Pada saat yang sama, perbedaan paham dan kepentingan sesama umat Islam di negeri ini, jika tidak dibarengi jiwa toleransi tinggi, berpotensi memperlemah kekuatan Islam. Saling tuding ekstrem dan radikal dapat menjadi pemicu. Baik dalam tatanan umum, lebih-lebih dalam perbedaan kepentingan politik, potensi centang-perenang masih menjadi problem klasik umat Islam Indonesia. Pilpres dan Pilkada sering menjadi ajang fragmentasi masyarakat termasuk bagi kaum Muslimin, satu sama lain tidak jarang saling berseberangan dan berhadapan. Sulit dibangun kekuatan umat yang kohesif.
Secara normatif umat Islam itu satu, tetapi secara entitas belum menyatu dan menjadi kekuatan utama dalam panggung politik nasional.
Selalu ada yang keluar dari barisan umat Islam.
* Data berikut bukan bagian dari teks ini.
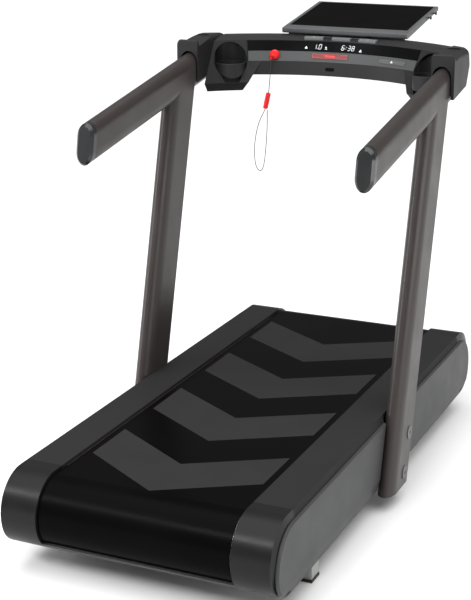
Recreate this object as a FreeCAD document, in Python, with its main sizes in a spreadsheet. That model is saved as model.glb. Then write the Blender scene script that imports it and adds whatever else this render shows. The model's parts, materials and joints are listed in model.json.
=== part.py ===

Fragmentasi politik Masyumi di masa silam dengan keluarnya beberapa elemen Islam tahun 1948 dan 1952, serta kelahiran Nasakom maupun banyaknya partai Islam pada Pemilu 1971 seakan terdaur-ulang pada era Reformasi. Fakta sejarah itu seakan-akan membenarkan tesis Eickelman dan Piscatori, bahwa antarkomponen Islam selalu terjadi kompetisi dan persaingan tinggi yang melibatkan ajaran dan simbol Islam, sehingga tidak melahirkan entitas politik yang utuh dalam arus utama politik Islam.
Problem fragmentasi politik ini berbanding lurus dengan hasrat dan perangai politik sebagian elite dan kelompok Islam yang pragmatis ketika berkuasa dalam pemerintahan. Terhadap sesama seiman tidak saling mendukung dan menguatkan namun sebaliknya, saling memotong, meminggirkan, dan melemahkan. Benturan dan saling rebut kepentingan jauh lebih kental ketimbang ikhtiar saling negosiasi, agregasi, dan kohesi antarsesama komponen Islam. Fakta politik ini sebenarnya pahit, tetapi berlangsung seperti kelaziman.
Akibat lebih jauhnya, umat Islam tidak memiliki daya tawar politik yang kuat di kancah nasional karena satu sama lain bergerak sendiri dan rawan dipecah-belah. Seperti dilukiskan Nabi Muhammad Saw., laksana sekawanan domba yang mudah dicincang oleh serigala dan membuat umat melemah. Memang secara normatif jargon ukhuwah atau persatuan dan kesatuan umat Islam selalu didengungkan nyaring, tetapi begitu masuk pada arena kepentingan kekuasaan, semuanya berantakan karena hasrat ananiyah-hizbiyah (fanatisme dan egoisme kelompok) masih kukuh dalam kesadaran komunal sebagian kaum Muslim.